RAW DATA:
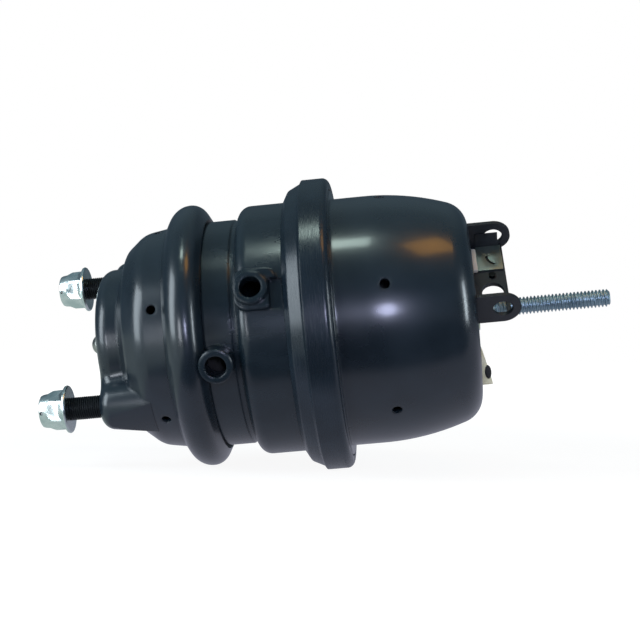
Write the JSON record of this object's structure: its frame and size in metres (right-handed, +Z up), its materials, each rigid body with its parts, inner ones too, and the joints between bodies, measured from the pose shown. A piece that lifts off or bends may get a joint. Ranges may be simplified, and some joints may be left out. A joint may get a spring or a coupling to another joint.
{
  "type": "air brake chamber",
  "caption": "Combined service and spring air brake chamber with studs, push rod, clamp bands, ports, end bracket and release bolt",
  "frame": {"origin": "centre of the stud circle on the seat face that bolts to the brake", "axes": "+X along the chamber axis towards the spring end, +Z up with the stud line 45 degrees off the horizontal, the ports towards -Y"},
  "size_m": [0.402, 0.207, 0.207],
  "materials": {
    "black_paint": "gloss black paint over pressed steel and castings",
    "stud_steel": "black phosphated thread",
    "zinc_plate": "bright zinc plate with a blue tint",
    "nylon": "natural nylon",
    "rubber": "moulded fabric-backed rubber",
    "bare_steel": "turned and pressed steel, lightly oiled",
    "spring_steel": "coated spring steel",
    "cast_aluminium": "as cast",
    "guide_plastic": "moulded bearing plastic",
    "piston_paint": "primed pressed steel",
    "pin_steel": "headed steel pin",
    "plug_plastic": "cream moulded plastic"
  },
  "bodies": {
    "chamber": {"service_housing": "black_paint", "flange_case": "black_paint", "spring_housing": "black_paint", "service_clamp_ring": "black_paint", "spring_clamp_band": "black_paint", "end_bracket": "black_paint", "mounting_studs": "stud_steel", "stud_nuts": "zinc_plate", "release_washer": "zinc_plate", "bracket_clip": "zinc_plate", "nut_inserts": "nylon", "front_boot": "rubber", "service_diaphragm": "rubber", "spring_diaphragm": "rubber", "rod_seals": "rubber", "boot_retainer": "bare_steel", "bushing_ring": "bare_steel", "service_return_spring": "spring_steel", "power_spring": "spring_steel", "rod_bushing": "guide_plastic", "bracket_pin": "pin_steel", "end_plug": "plug_plastic"},
    "push_rod": {"push_rod": "bare_steel", "push_plate": "bare_steel"},
    "piston": {"piston": "piston_paint", "centre_rod": "bare_steel", "rod_foot": "cast_aluminium", "spring_seat": "guide_plastic", "release_bolt": "zinc_plate"},
    "release_nut": {"release_nut": "zinc_plate"}
  },
  "joints": [
    {"name": "piston_slide", "type": "slide", "parent": "chamber", "child": "piston", "axis": [-1, 0, 0], "range_m": [0, 0.057], "deforming": ["power_spring", "spring_diaphragm"]},
    {"name": "push_rod_slide", "type": "slide", "parent": "chamber", "child": "push_rod", "axis": [-1, 0, 0], "range_m": [0, 0.057], "deforming": ["service_return_spring", "service_diaphragm", "front_boot"]},
    {"name": "release_nut_turn", "type": "hinge", "parent": "chamber", "child": "release_nut", "pos_m": [0.2688, 0, 0], "axis": [1, 0, 0], "range_deg": [0, 8080.7]}
  ],
  "couplings": [
    {"joint": "push_rod_slide", "follows": "piston_slide", "ratio": 1},
    {"joint": "release_nut_turn", "follows": "piston_slide", "rad_per_m": 2473.7}
  ]
}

GIVEN PROBLEM: Every line above should be written out again exactly as it stands.

SOLUTION FOR THIS PROBLEM:
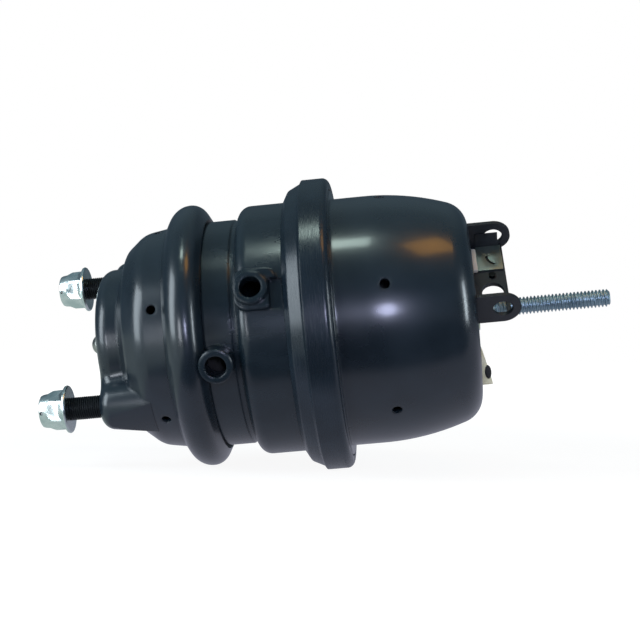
Write the JSON record of this object's structure: its frame and size in metres (right-handed, +Z up), its materials, each rigid body with its parts, inner ones too, and the joints between bodies, measured from the pose shown. A piece that lifts off or bends may get a joint. Ranges may be simplified, and some joints may be left out. A joint may get a spring or a coupling to another joint.
{
  "type": "air brake chamber",
  "caption": "Combined service and spring air brake chamber with studs, push rod, clamp bands, ports, end bracket and release bolt",
  "frame": {"origin": "centre of the stud circle on the seat face that bolts to the brake", "axes": "+X along the chamber axis towards the spring end, +Z up with the stud line 45 degrees off the horizontal, the ports towards -Y"},
  "size_m": [0.402, 0.207, 0.207],
  "materials": {
    "black_paint": "gloss black paint over pressed steel and castings",
    "stud_steel": "black phosphated thread",
    "zinc_plate": "bright zinc plate with a blue tint",
    "nylon": "natural nylon",
    "rubber": "moulded fabric-backed rubber",
    "bare_steel": "turned and pressed steel, lightly oiled",
    "spring_steel": "coated spring steel",
    "cast_aluminium": "as cast",
    "guide_plastic": "moulded bearing plastic",
    "piston_paint": "primed pressed steel",
    "pin_steel": "headed steel pin",
    "plug_plastic": "cream moulded plastic"
  },
  "bodies": {
    "chamber": {"service_housing": "black_paint", "flange_case": "black_paint", "spring_housing": "black_paint", "service_clamp_ring": "black_paint", "spring_clamp_band": "black_paint", "end_bracket": "black_paint", "mounting_studs": "stud_steel", "stud_nuts": "zinc_plate", "release_washer": "zinc_plate", "bracket_clip": "zinc_plate", "nut_inserts": "nylon", "front_boot": "rubber", "service_diaphragm": "rubber", "spring_diaphragm": "rubber", "rod_seals": "rubber", "boot_retainer": "bare_steel", "bushing_ring": "bare_steel", "service_return_spring": "spring_steel", "power_spring": "spring_steel", "rod_bushing": "guide_plastic", "bracket_pin": "pin_steel", "end_plug": "plug_plastic"},
    "push_rod": {"push_rod": "bare_steel", "push_plate": "bare_steel"},
    "piston": {"piston": "piston_paint", "centre_rod": "bare_steel", "rod_foot": "cast_aluminium", "spring_seat": "guide_plastic", "release_bolt": "zinc_plate"},
    "release_nut": {"release_nut": "zinc_plate"}
  },
  "joints": [
    {"name": "piston_slide", "type": "slide", "parent": "chamber", "child": "piston", "axis": [-1, 0, 0], "range_m": [0, 0.057], "deforming": ["power_spring", "spring_diaphragm"]},
    {"name": "push_rod_slide", "type": "slide", "parent": "chamber", "child": "push_rod", "axis": [-1, 0, 0], "range_m": [0, 0.057], "deforming": ["service_return_spring", "service_diaphragm", "front_boot"]},
    {"name": "release_nut_turn", "type": "hinge", "parent": "chamber", "child": "release_nut", "pos_m": [0.2688, 0, 0], "axis": [1, 0, 0], "range_deg": [0, 8080.7]}
  ],
  "couplings": [
    {"joint": "push_rod_slide", "follows": "piston_slide", "ratio": 1},
    {"joint": "release_nut_turn", "follows": "piston_slide", "rad_per_m": 2473.7}
  ]
}